Output every line of the data exactly as it appears.

» INFORMATION SUPPLIED:
======

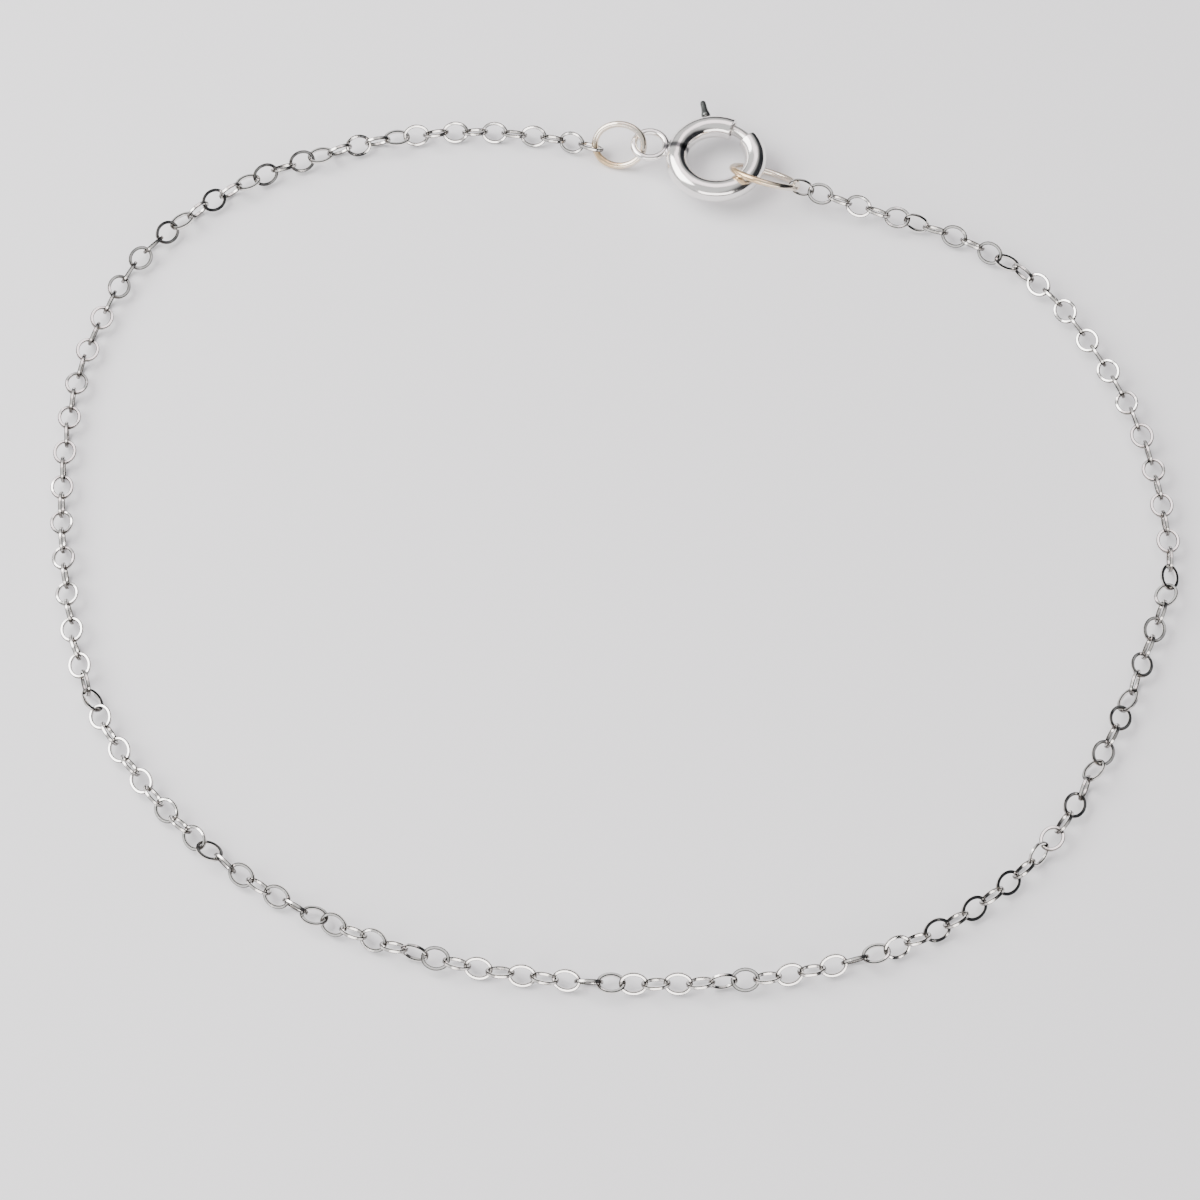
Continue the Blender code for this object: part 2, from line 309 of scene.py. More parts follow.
def add_node(tree, kind, settings=None, inputs=None):
    """Add a node with its settings and its inputs."""
    node = tree.nodes.new(kind)
    for name, value in (settings or {}).items():
        setattr(node, name, value)
    set_inputs(tree, node, inputs or {})
    return node


def new_material(name):
    """A new material, with its tree, its shader and the place on the object that patterns read."""
    material = bpy.data.materials.new(name)
    material.use_nodes = True
    tree = material.node_tree
    shader = tree.nodes["Principled BSDF"]
    place = tree.nodes.new("ShaderNodeTexCoord").outputs["Object"]
    return material, tree, shader, place


def opaque(colour):
    """A colour as the colour sockets take it."""
    return (*colour, 1.0)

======

» ANSWER TO THE PROBLEM:
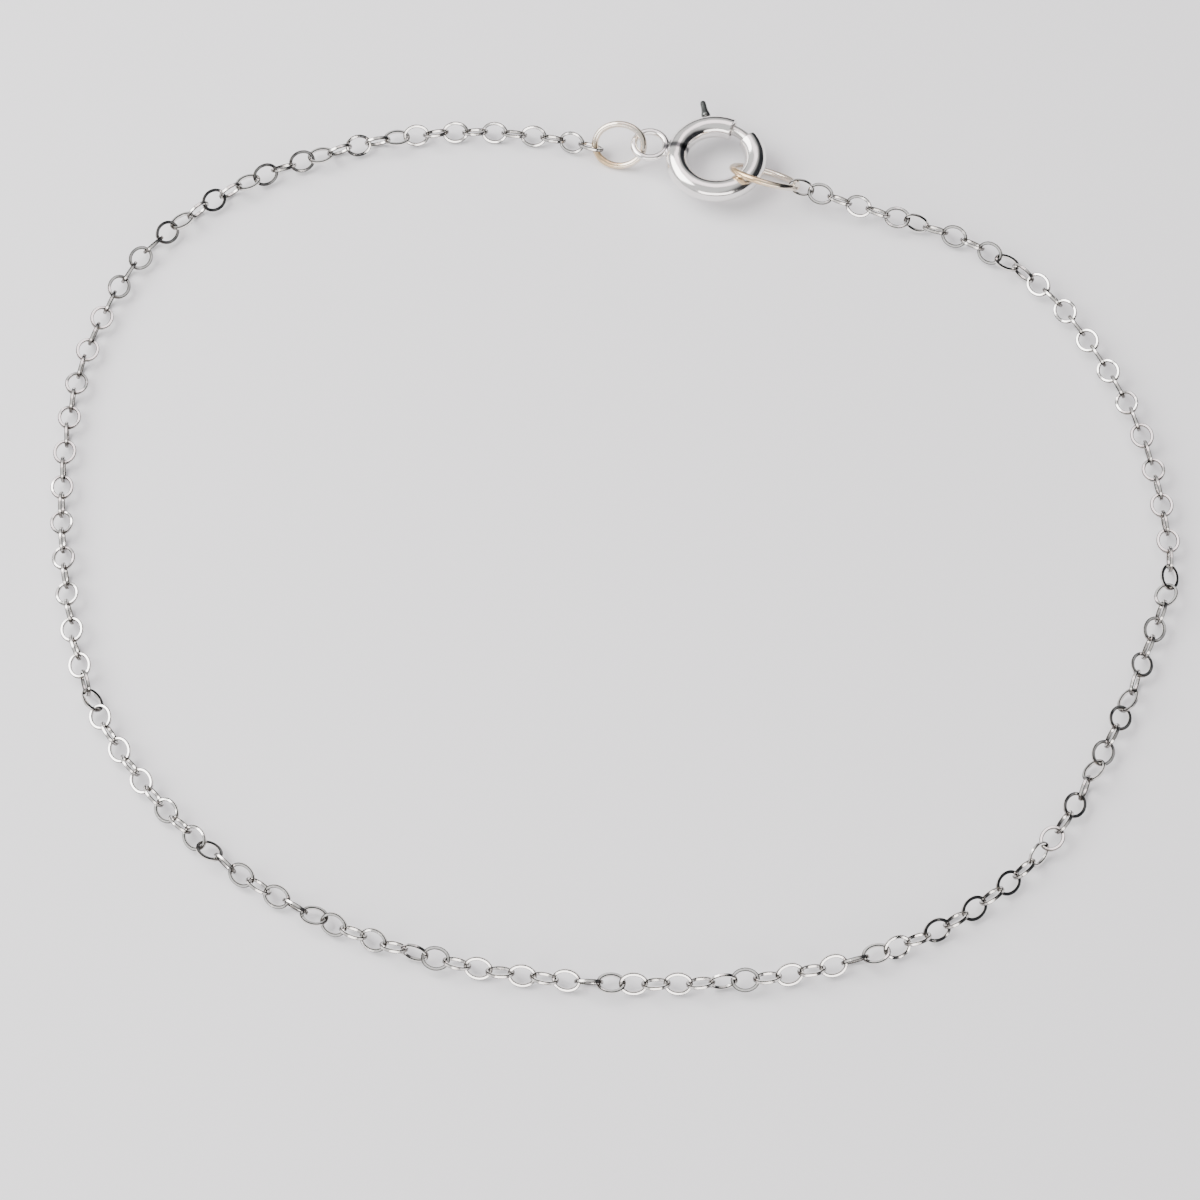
Continue the Blender code for this object: part 2, from line 309 of scene.py. More parts follow.
def add_node(tree, kind, settings=None, inputs=None):
    """Add a node with its settings and its inputs."""
    node = tree.nodes.new(kind)
    for name, value in (settings or {}).items():
        setattr(node, name, value)
    set_inputs(tree, node, inputs or {})
    return node


def new_material(name):
    """A new material, with its tree, its shader and the place on the object that patterns read."""
    material = bpy.data.materials.new(name)
    material.use_nodes = True
    tree = material.node_tree
    shader = tree.nodes["Principled BSDF"]
    place = tree.nodes.new("ShaderNodeTexCoord").outputs["Object"]
    return material, tree, shader, place


def opaque(colour):
    """A colour as the colour sockets take it."""
    return (*colour, 1.0)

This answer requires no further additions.